Answering FAQs about Estate Planning

Regardless of how substantial or modest an estate is, estate planning is essential. By working with an estate planning lawyer in Tracy or Livermore, you can ensure that your final wishes will be carried out. It’s not uncommon for individuals to try to handle their own estate planning needs. However, this is usually not a good idea. An estate planning attorney can help you with so much more than just drafting your will; he or she will make sure your will is valid and can be upheld in court. Your attorney can also help you make informed decisions by explaining estate planning options that you may not yet be aware of.

What Happens If I Die Intestate?
When a person dies intestate, it means that he or she has passed on without a will. After this occurs, that individual’s estate is subject to division according to state laws. Typically, assets are distributed to immediate family members, such as the surviving spouse and children. This could be problematic for those who do not want their assets to go to these individuals.

What Is Probate?
State laws for probate vary. In general, however, it is the process by which a will is recognized as valid and the executor is given the authority to distribute assets. Probate is supervised by the court. It is possible to avoid probate by transferring assets to a trust. If a trust is created, a trustee will transfer assets to the appropriate parties after your death.

Last Will and Testament How Is a Will Made Valid?
Ensuring that the will is valid is one of the many benefits of having a lawyer handle your estate planning. In order to execute a will, you must sign it in front of witnesses.

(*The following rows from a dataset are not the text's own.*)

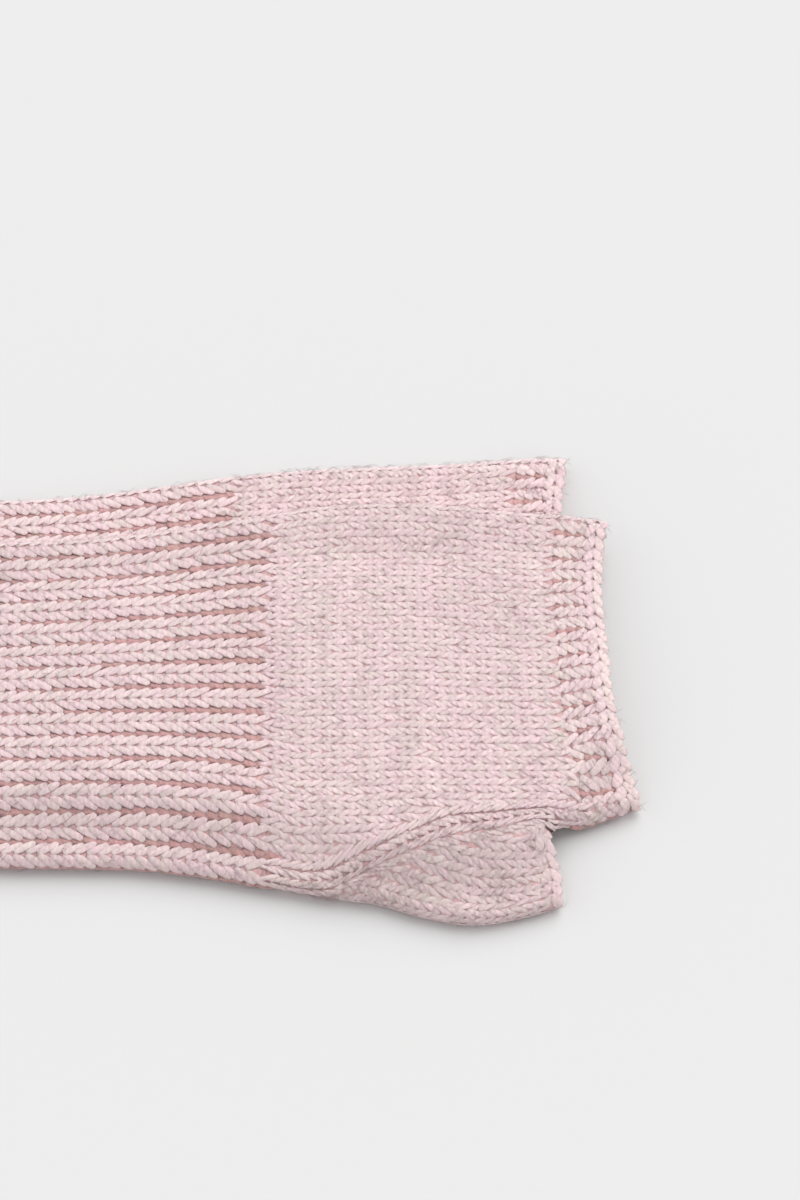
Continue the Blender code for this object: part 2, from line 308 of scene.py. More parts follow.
@dataclass(frozen=True)
class Lie:
    """How the upper warmer lies on the lower one."""

    height: float = 6.5
    near_start: float = -2.0
    near_drape: float = 15.5
    finger_drape: float = 14.0
    finger_drop: float = 0.35
    ahead: float = 9.3
    across: float = -17.0
    ripple: float = 0.45
    ripple_length: float = 58.0

    def support(self, along: np.ndarray, across: np.ndarray) -> np.ndarray:
        """Height of what lies under the upper warmer.

        Args:
            along: Places along the upper warmer.
            across: Places across it.

        Returns:
            Heights over the table, with the cloth's slight ripples.
        """
        ahead = along + self.ahead
        beside = across + self.across
        far = HAND_EDGES[-1].lower_far
        part = (far - beside) / (far - HAND_EDGES[-1].near)
        past_near = read_column(LOWER_REACH, "near")(ahead) - beside
        past_fingers = ahead - read_column(FINGER_EDGE, "along")(part)
        near = 1.0 - soft_step((past_near - self.near_start) / self.near_drape)
        fingers = 1.0 - self.finger_drop * soft_step(past_fingers / self.finger_drape)
        wave = np.sin(along / self.ripple_length * 2.0 * math.pi + across * 0.05)
        wave = wave * np.sin(across / 31.0 + 0.9) * 0.5 + 0.5
        return self.height * near * fingers + self.ripple * wave * near


@dataclass(frozen=True)
class Warmer:
    """One arm warmer: its place, its far edge, whether it lies on the other and the painted light that lifts its
    stitches' tone.
    """

    name: str
    ahead: float
    across: float
    far_column: str
    lie: Lie | None
    creases: tuple[Crease, ...]
    # painted light: raises the tone of all this warmer's stitches, so the lower one reads brighter where its far
    # edge catches the light
    brightness: float = 0.0

    def sink(self, along: np.ndarray, across: np.ndarray) -> np.ndarray:
        """Find how far the creases take the cloth in.

        Args:
            along: Places along the warmer.
            across: Places across it.

        Returns:
            Depths in millimetres, uneven along each crease.
        """
        total = np.zeros_like(along)
        for crease in self.creases:
            run = np.array([crease.end_along - crease.along, crease.end_across - crease.across])
            length = float(np.linalg.norm(run))
            first, second = along - crease.along, across - crease.across
            share = (first * run[0] + second * run[1]) / length**2
            aside = (second * run[0] - first * run[1]) / length
            uneven = 0.8 + 0.2 * np.sin(7.0 * share + crease.across)
            fade = soft_step((share + 0.12) / 0.24) * soft_step((1.12 - share) / 0.24)
            total = total + crease.depth * uneven * fade * np.exp(-((aside / crease.width) ** 2))
        return total

    def support(self, along: np.ndarray, across: np.ndarray) -> np.ndarray:
        """Height of what lies under this warmer."""
        if self.lie is None:
            return np.zeros_like(along)
        return self.lie.support(along, across)


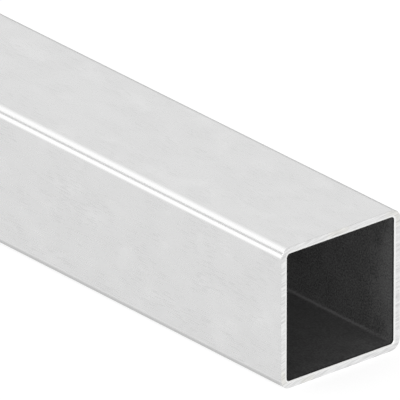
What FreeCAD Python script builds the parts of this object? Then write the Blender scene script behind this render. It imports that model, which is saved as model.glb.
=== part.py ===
import FreeCAD, Part
import math
import os
from enum import Enum, IntEnum, auto

import Sketcher
from FreeCAD import Vector

# Square steel tube: one straight length of cold-formed hollow section.
#
# The frame has +X along the tube and +Z up. The origin is in the middle of the tube's length
# and width, on the plane of its bottom face, so that the tube lies on z = 0.

# Driving dimensions in millimetres: alias, value, meaning
DIMENSIONS = (
    ("tube_length", 1000.0, "length between the two sawn ends"),
    ("outer_side", 40.0, "width and height over the flat sides"),
    ("wall", 2.0, "thickness of the strip that the tube is formed from"),
    ("inner_bend", 1.0, "radius on the inside of each formed corner"),
    ("end_break", 0.25, "width of the broken edges round each sawn end, outside and in the bore"),
)
SHEET = "Dimensions"
NODE = "square_tube"


class Point(IntEnum):
    """The points that a sketch knows a line or an arc by."""

    START = auto()
    END = auto()
    CENTRE = auto()


class Axis(IntEnum):
    """A sketch's own axes, as geometry."""

    HORIZONTAL = -1
    VERTICAL = -2


class Piece(Enum):
    """The lines and arcs of one loop of the section, in order, going anticlockwise."""

    BOTTOM = auto()
    BOTTOM_RIGHT = auto()
    RIGHT = auto()
    TOP_RIGHT = auto()
    TOP = auto()
    TOP_LEFT = auto()
    LEFT = auto()
    BOTTOM_LEFT = auto()


def make_sheet(doc):
    """Write the driving dimensions into a spreadsheet, one aliased cell each."""
    sheet = doc.addObject("Spreadsheet::Sheet", SHEET)
    for row, (alias, value, meaning) in enumerate(DIMENSIONS, start=1):
        sheet.set(f"A{row}", meaning)
        sheet.set(f"B{row}", str(value))
        sheet.setAlias(f"B{row}", alias)
    doc.recompute()
    return sheet


def origin_plane(body, role):
    """Find one of the body's own origin planes by its role."""
    return next(plane for plane in body.Origin.OriginFeatures if plane.Role == role)


def constrain(sketch, kind, *arguments):
    """Add one constraint to the sketch and return its number."""
    return sketch.addConstraint(Sketcher.Constraint(kind, *arguments))


def constrain_size(sketch, name, kind, *arguments):
    """Add a size to the sketch and bind it to the spreadsheet's cell of the same name."""
    sketch.renameConstraint(constrain(sketch, kind, *arguments), name)
    sketch.setExpression(f"Constraints.{name}", f"{SHEET}.{name}")


def corner_arc(across, up, radius, start):
    """Make a quarter circle about a corner's centre, anticlockwise from its start angle."""
    circle = Part.Circle(Vector(across, up), Vector(0, 0, 1), radius)
    return Part.ArcOfCircle(circle, start, start + math.pi / 2)


def draw_loop(sketch, side, radius, base):
    """Draw a square with round corners that stays one, and return its pieces by name.

    It is centred on the vertical axis and its bottom line lies at the height of the base.
    """
    half = side / 2
    reach = half - radius
    bottom, top = base, base + side
    low, high = bottom + radius, top - radius
    pieces = {
        Piece.BOTTOM: Part.LineSegment(Vector(-reach, bottom), Vector(reach, bottom)),
        Piece.BOTTOM_RIGHT: corner_arc(reach, low, radius, -math.pi / 2),
        Piece.RIGHT: Part.LineSegment(Vector(half, low), Vector(half, high)),
        Piece.TOP_RIGHT: corner_arc(reach, high, radius, 0),
        Piece.TOP: Part.LineSegment(Vector(reach, top), Vector(-reach, top)),
        Piece.TOP_LEFT: corner_arc(-reach, high, radius, math.pi / 2),
        Piece.LEFT: Part.LineSegment(Vector(-half, high), Vector(-half, low)),
        Piece.BOTTOM_LEFT: corner_arc(-reach, low, radius, math.pi),
    }
    loop = {name: sketch.addGeometry(geometry) for name, geometry in pieces.items()}

    # Each piece runs smoothly into the next one, and the last one into the first
    numbers = list(loop.values())
    for number, following in zip(numbers, numbers[1:] + numbers[:1]):
        constrain(sketch, "Tangent", number, Point.END, following, Point.START)
    constrain(sketch, "Horizontal", loop[Piece.TOP])
    constrain(sketch, "Vertical", loop[Piece.RIGHT])
    constrain(sketch, "Vertical", loop[Piece.LEFT])
    for name in (Piece.TOP_RIGHT, Piece.TOP_LEFT, Piece.BOTTOM_LEFT):
        constrain(sketch, "Equal", loop[Piece.BOTTOM_RIGHT], loop[name])
    return loop


def make_section(body, sheet):
    """Sketch the tube's section: two loops, one wall apart, that share their corner centres.

    The strip is bent over the inner radius, so the outer corner is rounder by one wall, and the
    wall keeps its thickness round the bend.
    """
    sketch = body.newObject("Sketcher::SketchObject", "Section")
    sketch.AttachmentSupport = (origin_plane(body, "YZ_Plane"), [""])
    sketch.MapMode = "FlatFace"

    side, wall, bend = sheet.outer_side, sheet.wall, sheet.inner_bend
    outer = draw_loop(sketch, side, bend + wall, 0)
    inner = draw_loop(sketch, side - 2 * wall, bend, wall)

    # The outer loop is square, centred on the vertical axis, and stands on the horizontal one
    outer_bottom = outer[Piece.BOTTOM]
    constrain(sketch, "Symmetric", outer_bottom, Point.START, outer_bottom, Point.END, Axis.VERTICAL)
    constrain(sketch, "PointOnObject", outer_bottom, Point.START, Axis.HORIZONTAL)
    constrain(sketch, "Equal", outer_bottom, outer[Piece.RIGHT])

    # The inner loop shares its corner centres, and two opposite ones settle the rest
    inner_bottom = inner[Piece.BOTTOM]
    constrain(sketch, "Horizontal", inner_bottom)
    for name in (Piece.BOTTOM_LEFT, Piece.TOP_RIGHT):
        constrain(sketch, "Coincident", outer[name], Point.CENTRE, inner[name], Point.CENTRE)

    left, right = outer[Piece.LEFT], outer[Piece.RIGHT]
    constrain_size(
        sketch, "outer_side", "DistanceX", left, Point.START, right, Point.START, side
    )
    constrain_size(
        sketch, "wall", "DistanceY", outer_bottom, Point.START, inner_bottom, Point.START, wall
    )
    constrain_size(sketch, "inner_bend", "Radius", inner[Piece.BOTTOM_RIGHT], bend)
    return sketch


def make_length(body, section):
    """Run the section along the tube, half its length to each side of the origin."""
    pad = body.newObject("PartDesign::Pad", "Length")
    pad.Profile = section
    pad.SideType = "Symmetric"
    pad.setExpression("Length", f"{SHEET}.tube_length")
    return pad


def end_faces(shape):
    """Name the two sawn ends: the faces that lie furthest along the tube each way."""
    places = [face.CenterOfMass.x for face in shape.Faces]
    return [f"Face{places.index(place) + 1}" for place in (min(places), max(places))]


def break_ends(body, pad):
    """Take the burr off every edge of both sawn ends, round the outside and round the bore."""
    chamfer = body.newObject("PartDesign::Chamfer", "EndBreak")
    chamfer.Base = (pad, end_faces(pad.Shape))
    chamfer.setExpression("Size", f"{SHEET}.end_break")
    return chamfer


def check_document(doc):
    """Stop if any object of the document failed to compute."""
    for item in doc.Objects:
        if {"Invalid", "Error"} & set(item.State):
            raise RuntimeError(f"{item.Label} failed: {item.State}")


def check_tube(shape, sheet):
    """Stop if the tube isn't one valid solid with the box and volume that its sizes give."""
    if shape.isNull() or not shape.isValid() or len(shape.Solids) != 1:
        raise RuntimeError("the tube is not one valid solid")
    length, side, wall = sheet.tube_length, sheet.outer_side, sheet.wall
    bend, end_break = sheet.inner_bend, sheet.end_break

    box = shape.BoundBox
    wanted = (-length / 2, length / 2, -side / 2, side / 2, 0, side)
    measured = (box.XMin, box.XMax, box.YMin, box.YMax, box.ZMin, box.ZMax)
    if any(abs(a - b) > wall / 100 for a, b in zip(wanted, measured)):
        raise RuntimeError(f"the tube's box is {measured}")

    # A round corner leaves out (1 - pi / 4) of the square on its radius
    corners_left_out = 4 - math.pi
    outer_area = side**2 - corners_left_out * (bend + wall) ** 2
    bore_area = (side - 2 * wall) ** 2 - corners_left_out * bend**2
    uncut = (outer_area - bore_area) * length
    # Each end loses a small triangle of section along a line outside and one in the bore
    longest_lines = 2 * 4 * (side + side)
    most_lost = longest_lines * end_break**2 / 2
    if not uncut - most_lost < shape.Volume < uncut:
        raise RuntimeError(f"the volume is {shape.Volume:.1f}, not just under {uncut:.1f}")
    print(f"section {outer_area - bore_area:.1f} mm2, volume {shape.Volume:.0f} mm3")


def main():
    doc = FreeCAD.newDocument("SquareTube")
    sheet = make_sheet(doc)

    body = doc.addObject("PartDesign::Body", "Tube")
    body.Label = NODE
    body.Placement = FreeCAD.Placement()
    section = make_section(body, sheet)
    doc.recompute()
    if not section.FullyConstrained:
        raise RuntimeError("the section is not fully constrained")
    pad = make_length(body, section)
    doc.recompute()
    break_ends(body, pad)
    doc.recompute()

    check_document(doc)
    check_tube(body.Shape, sheet)

    os.makedirs("parts", exist_ok=True)
    body.Shape.exportStep(f"parts/{body.Label}.step")
    print(f"wrote {body.Label}")


main()
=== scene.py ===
"""A square steel tube: cold-formed, bright outside, dark in the bore and sawn off at its ends."""

import logging
import math
from dataclasses import dataclass, field
from enum import IntEnum
from typing import Any

import bmesh
import bpy
from mathutils import Matrix, Vector, noise


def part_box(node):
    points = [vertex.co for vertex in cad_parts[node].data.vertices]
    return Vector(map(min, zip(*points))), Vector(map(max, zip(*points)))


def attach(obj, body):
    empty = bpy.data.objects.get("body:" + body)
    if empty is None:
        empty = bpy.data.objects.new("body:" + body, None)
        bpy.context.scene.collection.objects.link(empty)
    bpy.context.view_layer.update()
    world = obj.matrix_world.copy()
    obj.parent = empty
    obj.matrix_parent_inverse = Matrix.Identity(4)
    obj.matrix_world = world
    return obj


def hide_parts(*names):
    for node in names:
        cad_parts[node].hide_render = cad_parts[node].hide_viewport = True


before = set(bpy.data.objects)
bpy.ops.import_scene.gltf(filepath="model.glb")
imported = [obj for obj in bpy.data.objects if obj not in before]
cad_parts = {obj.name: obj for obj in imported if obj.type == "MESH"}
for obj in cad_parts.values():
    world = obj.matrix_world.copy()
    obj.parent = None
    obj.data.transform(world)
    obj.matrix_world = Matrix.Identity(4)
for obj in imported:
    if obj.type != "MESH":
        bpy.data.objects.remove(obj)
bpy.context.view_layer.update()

log = logging.getLogger("square_tube")

Tree = bpy.types.NodeTree
Socket = bpy.types.NodeSocket
Sockets = bpy.types.NodeOutputs

MM = 0.001
NODE = "square_tube"
SAW_MARKS = "saw_marks"
COOLANT = "dried_coolant"
WHITE = "#FFFFFF"
AXIS_HEIGHT = 20.0 * MM
# A noise texture keeps mostly between the outer two of these values, round the middle one
NOISE_LOW, NOISE_MIDDLE, NOISE_HIGH = 0.35, 0.5, 0.65
# A face looks along the tube if its normal's X is over the first, and squarely if over the second
END_ON, SQUARE_ON = 0.5, 0.98
# A point lies in a plane when it is no further off than this
IN_PLANE = 0.001 * MM
# Two lengths count as the same when they differ by less than this share
SAME_LENGTH = 0.1
# The profile that makes a bevel round
ROUND = 0.5
# Settings of a MapRange that eases in and out, and of a Mix of colours or of numbers
SMOOTH = {"interpolation_type": "SMOOTHSTEP"}
COLOURS = {"data_type": "RGBA"}
NUMBERS = {"data_type": "FLOAT"}


def linear(hex_colour: str) -> tuple[float, float, float, float]:
    """Turn an sRGB hex colour into Blender's linear one.

    Args:
        hex_colour: six hex digits after a hash sign.

    Returns:
        Linear red, green and blue, and an alpha of one.
    """
    values = [int(hex_colour[place:place + 2], 16) / 255 for place in (1, 3, 5)]
    red, green, blue = (
        value / 12.92 if value <= 0.04045 else ((value + 0.055) / 1.055) ** 2.4
        for value in values
    )
    return red, green, blue, 1.0


def add_node(
    tree: Tree,
    kind: str,
    settings: dict[str, Any] | None = None,
    inputs: dict[str | int, Any] | None = None,
) -> bpy.types.Node:
    """Add a shader node, with its settings, its values and its links.

    Args:
        tree: the node tree that it goes into.
        kind: its type without the common beginning, such as "TexNoise".
        settings: attributes of the node itself.
        inputs: by socket name or number, a plain value or the socket to link from.

    Returns:
        The new node.
    """
    node = tree.nodes.new(f"ShaderNode{kind}")
    for name, value in (settings or {}).items():
        setattr(node, name, value)
    for name, value in (inputs or {}).items():
        socket = node.inputs[name]
        if isinstance(value, Socket):
            tree.links.new(value, socket)
        else:
            socket.default_value = value
    return node


def new_material(name: str) -> bpy.types.Material:
    """Make an empty node material.

    Args:
        name: the material's name.

    Returns:
        The material, without any node.
    """
    material = bpy.data.materials.new(name)
    material.use_nodes = True
    material.node_tree.nodes.clear()
    return material


def add_object(name: str, data: bpy.types.ID) -> bpy.types.Object:
    """Make an object and link it to the scene.

    Args:
        name: the object's name.
        data: its mesh, light or camera.

    Returns:
        The object, at the origin.
    """
    item = bpy.data.objects.new(name, data)
    bpy.context.scene.collection.objects.link(item)
    log.info("%s added", name)
    return item


def add_mesh(name: str, bm: bmesh.types.BMesh) -> bpy.types.Object:
    """Turn a finished bmesh into an object, and free it.

    Args:
        name: the name of the object and of its mesh.
        bm: the bmesh, which can't be used afterwards.

    Returns:
        The mesh's object, at the origin.
    """
    mesh = bpy.data.meshes.new(name)
    bm.to_mesh(mesh)
    bm.free()
    return add_object(name, mesh)


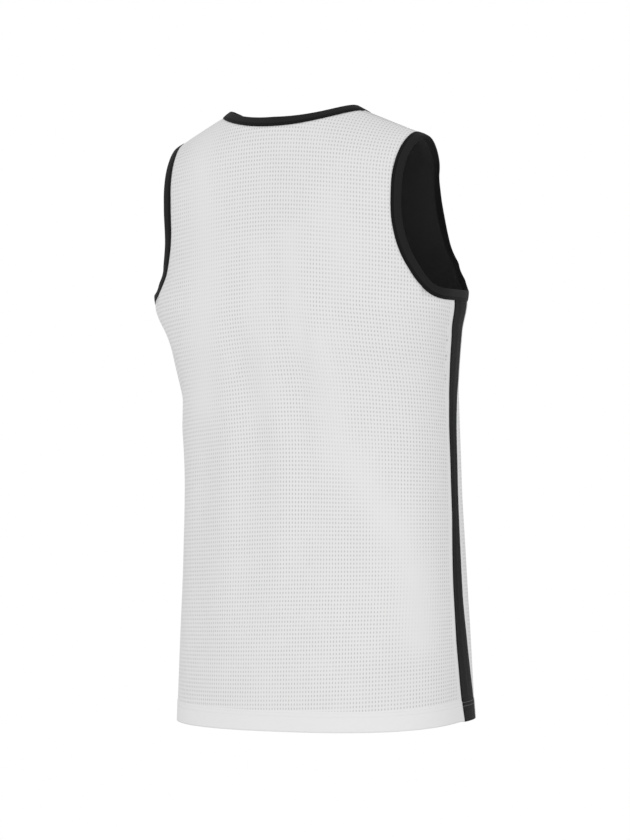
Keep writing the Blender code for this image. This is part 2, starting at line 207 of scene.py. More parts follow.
# Folds: which side, then the two ends of the fold's middle line as the distance round from
# the centre line towards the wearer's left and the height, then its half width and how far
# it stands out. A trough has a height below zero.
FOLDS = (
    # side, u_start, z_start, u_end, z_end, half_width, height
    ("back", 0.002, -0.200, 0.004, -0.610, 0.016, 0.0030),
    ("back", -0.036, -0.240, -0.034, -0.520, 0.015, -0.0026),
    ("back", -0.038, -0.110, -0.102, -0.480, 0.020, 0.0030),
    ("back", 0.044, -0.250, 0.040, -0.560, 0.016, -0.0022),
    ("back", 0.078, -0.220, 0.072, -0.640, 0.018, 0.0022),
    ("back", 0.190, -0.250, 0.178, -0.370, 0.018, -0.0050),
    ("back", -0.110, -0.380, -0.165, -0.470, 0.014, -0.0024),
    ("back", -0.130, -0.300, -0.185, -0.420, 0.016, 0.0018),
    ("back", -0.120, -0.490, -0.190, -0.560, 0.017, 0.0020),
    ("back", -0.085, -0.530, -0.095, -0.700, 0.020, -0.0018),
    ("back", -0.150, -0.560, -0.160, -0.720, 0.020, -0.0018),
    ("back", 0.118, -0.360, 0.125, -0.700, 0.022, -0.0026),
    ("back", 0.030, -0.600, 0.034, -0.730, 0.022, 0.0014),
    ("front", 0.010, -0.190, 0.018, -0.600, 0.018, -0.0030),
    ("front", 0.060, -0.140, 0.048, -0.560, 0.020, 0.0030),
    ("front", -0.050, -0.160, -0.036, -0.640, 0.020, 0.0028),
    ("front", 0.098, -0.210, 0.092, -0.480, 0.016, -0.0024),
    ("front", -0.096, -0.230, -0.104, -0.540, 0.018, -0.0030),
    ("front", 0.140, -0.280, 0.155, -0.440, 0.016, -0.0026),
    ("front", -0.150, -0.250, -0.140, -0.400, 0.017, 0.0022),
    ("front", 0.165, -0.400, 0.130, -0.660, 0.020, 0.0022),
    ("front", -0.170, -0.440, -0.150, -0.700, 0.020, -0.0024),
    ("front", 0.070, -0.600, 0.078, -0.728, 0.022, -0.0016),
    ("front", 0.004, -0.620, -0.006, -0.728, 0.022, 0.0016),
)
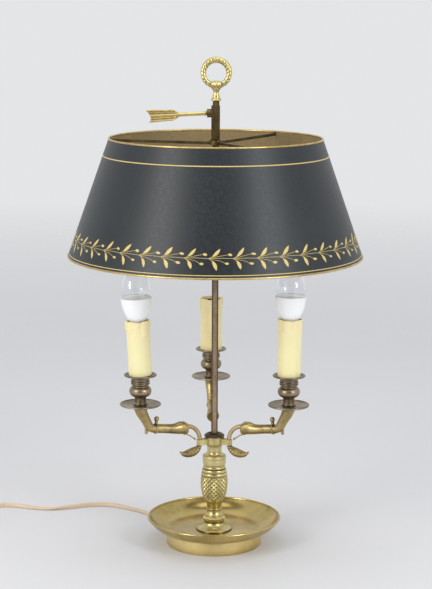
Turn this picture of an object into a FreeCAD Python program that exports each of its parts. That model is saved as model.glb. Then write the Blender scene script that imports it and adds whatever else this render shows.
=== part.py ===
import FreeCAD, Part
import math
import os
from FreeCAD import Placement, Rotation, Vector

# Three-light bouillotte lamp, in millimetres.
# The origin is on the table under the column, +Z is up, -Y is the front and the arrow points to -X.

# Foot and dish
FOOT_R = 54.9
FOOT_WALL = 1.6
FOOT_LIFT = 0.4
FELT_THICK = 1.5
DISH_FLOOR_Z = 16.0
DISH_SHEET = 1.3
DISH_FLAT_R = 50.0
RIM_R = 76.9
RIM_Z = 31.5
RIM_BEAD_R = 1.3
SOLDER_GAP = 0.05
BALLAST_THICK = 9.0
BALLAST_SIDE_GAP = 0.6
POCKET_R = 13.0
POCKET_DEPTH = 4.0
SEAT_GAP = 0.3

# Threaded stem that clamps the column together
STEM_R = 4.95
STEM_WALL = 1.05
STEM_PROUD = 0.2
STEM_IN_HUB = 8.0
THREAD_GAP = 0.05
SLIP_GAP = 0.2
WASHER_R = 11.0
WASHER_THICK = 1.0
NUT_ACROSS_FLATS = 14.0
NUT_THICK = 3.0

# Turned pieces of the column, from the dish upwards
BELL_HEIGHT = 8.2
BELL_R = 20.6
BELL_LIP = 1.3
MILLED_HEIGHT = 8.8
MILLED_R = 13.0
MILLED_SEAT_R = 10.6
WAIST_HEIGHT = 19.4
WAIST_R = 8.2
WAIST_BEAD_R = 9.2
WAIST_RING_R = 11.4
WAIST_RING_HEIGHT = 2.6
PINE_HEIGHT = 27.4
PINE_FOOT_R = 12.2
PINE_BELLY_R = 15.4
PINE_TOP_R = 14.9
RING_HEIGHT = 4.0
LOWER_RING_R = 14.8
UPPER_RING_R = 14.1
GROOVE_HEIGHT = 5.4
GROOVE_R = 11.9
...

What Happens If I Own Joint Property?
There are some limitations on what a will can and can’t do. For example, it cannot direct the transfer of jointly owned property. For example, if you own a house with your spouse, full ownership will transfer to your spouse upon your death. Joint ownership offers some advantages. If you wish, you can add a family member’s name to a bank account, for example, and specify that the individual has the right of survivorship. This means that upon your death, that individual would have access to funds in that account to pay your bills and funeral expenses.